The shame hit sharper than a scalpel.

"I never wanted to hurt you," he said, quieter now. "But I didn't know how to explain everything without... breaking what little peace you had left."

Inaaya looked at him for a long moment. The desk between them might as well have been a chasm.

"I don't know what hurts more," she said finally. "That you chose me over Aleena for a reason I still don't understand... or that in three months of marriage, you've never once tried to make this house feel like ours."

He didn't answer.

He didn't have a defense.

THREE MONTHS EARLIER

(Aaryan's memory)

The ceremony had been quiet. Just family. Barely a dozen people. No music. No celebrations. Just a signature, a pair of rings, and the cool click of cameras flashing behind the press embargo.

He'd watched Inaaya the whole time—how she sat beside him in stunned silence, how her mother wore a practiced smile that never once touched her eyes.
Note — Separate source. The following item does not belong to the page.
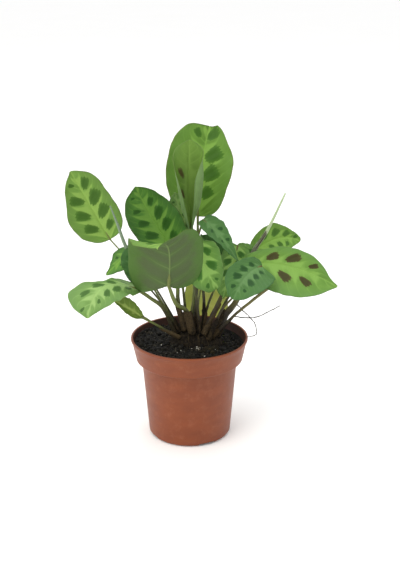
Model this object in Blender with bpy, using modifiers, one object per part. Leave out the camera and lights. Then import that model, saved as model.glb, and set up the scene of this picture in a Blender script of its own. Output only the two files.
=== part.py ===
"""Prayer plant (Maranta) in a moulded nursery pot, with its peat, crown, petioles, blades and roots.

The tables are in millimetres and the meshes in metres. +Z is up, the front of the plant looks along -Y,
and the origin is the middle of the pot's flat underside, so the pot stands on Z = 0.
"""
import math
from dataclasses import dataclass

import bmesh
import bpy
from mathutils import Vector

OBJECT_NAME = "potted_prayer_plant"
MM = 0.001

# Nursery pot, sold as 12 cm.
POT_RIM_RADIUS = 60.0
POT_HEIGHT = 105.0
POT_FOOT_RADIUS = 42.5
POT_NECK_RADIUS = 49.0
POT_BAND_LOW_RADIUS = 55.0
POT_BAND_HEIGHT = 23.0
POT_BAND_STEP = 1.5
POT_WALL = 1.3
POT_FLOOR = 1.6
POT_LIP = 1.0
LIP_ROUNDING = 0.5
LIP_DEPTH = 2.0
LIP_STEP = 0.6
BAND_CHAMFER = 0.8
MOUTH_CHAMFER = 0.4
FLOOR_CHAMFER = (1.0, 1.2)
INNER_BAND_RISE = 1.6
FOOT_ROUNDING = 3.0
FOOT_TURNS = (0.0, 35.0, 65.0, 90.0)
POT_STEPS = 40
NOTCH_COUNT = 4
NOTCH_WIDTH = 18.0
NOTCH_HEIGHT = 2.4
NOTCH_DEPTH = 9.0
NOTCH_FIRST_ANGLE = -64.5

# Peat, heaped a little higher at the front and left.
PEAT_HEIGHT = 98.0
PEAT_RISE_LEFT = 0.055
PEAT_RISE_FRONT = 0.055
PEAT_LUMP = 0.7
PEAT_RINGS = 9
PEAT_EDGE_DROP = 1.0
PEAT_EDGE_GAP = 0.6

# Crown: the knot of short rhizome and old sheaths that every petiole comes from.
CROWN_CENTRE = (7.0, 0.0)
CROWN_RADII = (28.0, 15.0)
CROWN_RISE = 14.0
CROWN_SEGMENTS = 20
CROWN_RINGS = 10

GAP = 0.3
BLADE_THICKNESS = 0.6
BLADE_END = 0.8
OVAL_END = 0.965
TIP_POINT = 2.0
SHOULDER_START = 0.84
SHOULDER_FULL = 0.97
SHOULDER_END = 0.02
JOINT_GAP = 2.2
STEM_SEAT = 0.9
SECTION_STEPS = 12
SPAN_STEPS = 3
TUBE_RESOLUTION = 1


@dataclass(frozen=True)
class Finish:
    """A material of the model: its colour (linear), roughness and name."""

    name: str
    colour: tuple
    roughness: float


@dataclass(frozen=True)
class Leaf:
    """A blade, given by its midrib, its half-widths and the way its upper face looks.

    Pairs are for the left and right half, seen from above with the tip ahead. fold is how far each
    half rises from the flat at the midrib and curl how much further it has turned at its edge, both
    in degrees; fold_tip and curl_tip hold at the tip. roll above 1 brings the turning nearer the edge.
    lobe is how far the base reaches back past the petiole, and fullness is the power of the oval. Where
    edges are given they take the oval's place: half-widths at nine stations, closer together at the ends.
    shoulders are how far the outline stands ahead of the tip on each side of it.
    """

    name: str
    midrib: tuple
    halves: tuple
    face: tuple
    face_tip: tuple = None
    fold: tuple = (10.0, 10.0)
    fold_tip: tuple = None
    curl: tuple = (10.0, 10.0)
    curl_tip: tuple = None
    widest: tuple = (0.48, 0.48)
    fullness: float = 2.4
    roll: float = 1.0
    lobe: float = 6.0
    ripple: float = 0.0
    waves: float = 2.0
    cells: tuple = (10, 4)
    finish: str = "leaf_green"
    edges: tuple = ()
    shoulders: tuple = (0.0, 0.0)


@dataclass(frozen=True)
class Stem:
    """A petiole, spear or root: the points it passes and its radius at each, both in millimetres."""

    name: str
    points: tuple
    radii: tuple
    finish: str = "petiole"
    meets: str = ""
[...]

Aleena stood near the back, arms crossed, her expression unreadable.

Inaaya's hands had trembled when he placed the ring on her finger.

But she hadn't cried.

That night, they'd entered the penthouse as strangers bound by contract. He'd shown her the bedroom, offered to move to the guest suite, and she'd shaken her head.

"We're married," she'd said, softly. "Let's not pretend otherwise."

So he stayed. But for weeks after, he made sure to come home only after she'd fallen asleep. He'd leave before sunrise. Their schedules rarely collided. When they did, they exchanged polite greetings and nothing more.

At first, it had felt like a mercy—to keep his distance. But the longer it went on, the more unbearable it became.

Especially when she started laughing again—mostly with Aryav. When she wore that soft expression while reading case files. When she left him tea with a yellow Post-it saying "Don't skip meals."

He began to look for her laughter in the silence. And hate himself for it.

NOW

"I didn't choose you out of pity," he said finally.

Inaaya blinked, startled by the suddenness in his voice.

He stepped around the desk, slowly, carefully—like approaching something fragile. "And I didn't choose you because I loved you then. I didn't even know you."

"Then why?" Her voice was barely a whisper. "Why not Aleena? You dated her once."

He paused. The words had never been easy to say. But maybe now was the time to stop hiding.

"Because Aleena always wanted power. Legacy. Position," he said. "But you... you never wanted any of it. You looked at this hospital like it was sacred ground. Not a throne."

She was quiet.

He stepped closer.

"I admired that about you. I thought if there was anyone who wouldn't use my father's name to advance their own cause, it would be you."

A silence fell between them, thick with a hundred unsaid things.

Inaaya's gaze dropped to the folder still open on the desk. "And now?"

Aaryan hesitated. Then he said, "Now I wish I had told you everything sooner. Because you deserve the truth. Not just about your father—but about all of this."

She nodded once, then stepped back from the desk, closing the file gently.

"I'm tired," she said.

"I'll give you space."

But as she moved past him, she paused—just a heartbeat—and whispered, "I never hated the idea of being your wife, Aaryan. I just hated how alone it made me feel."

Then she walked away.

And he stood in the lamp-lit office, haunted by the ghost of what he couldn't say.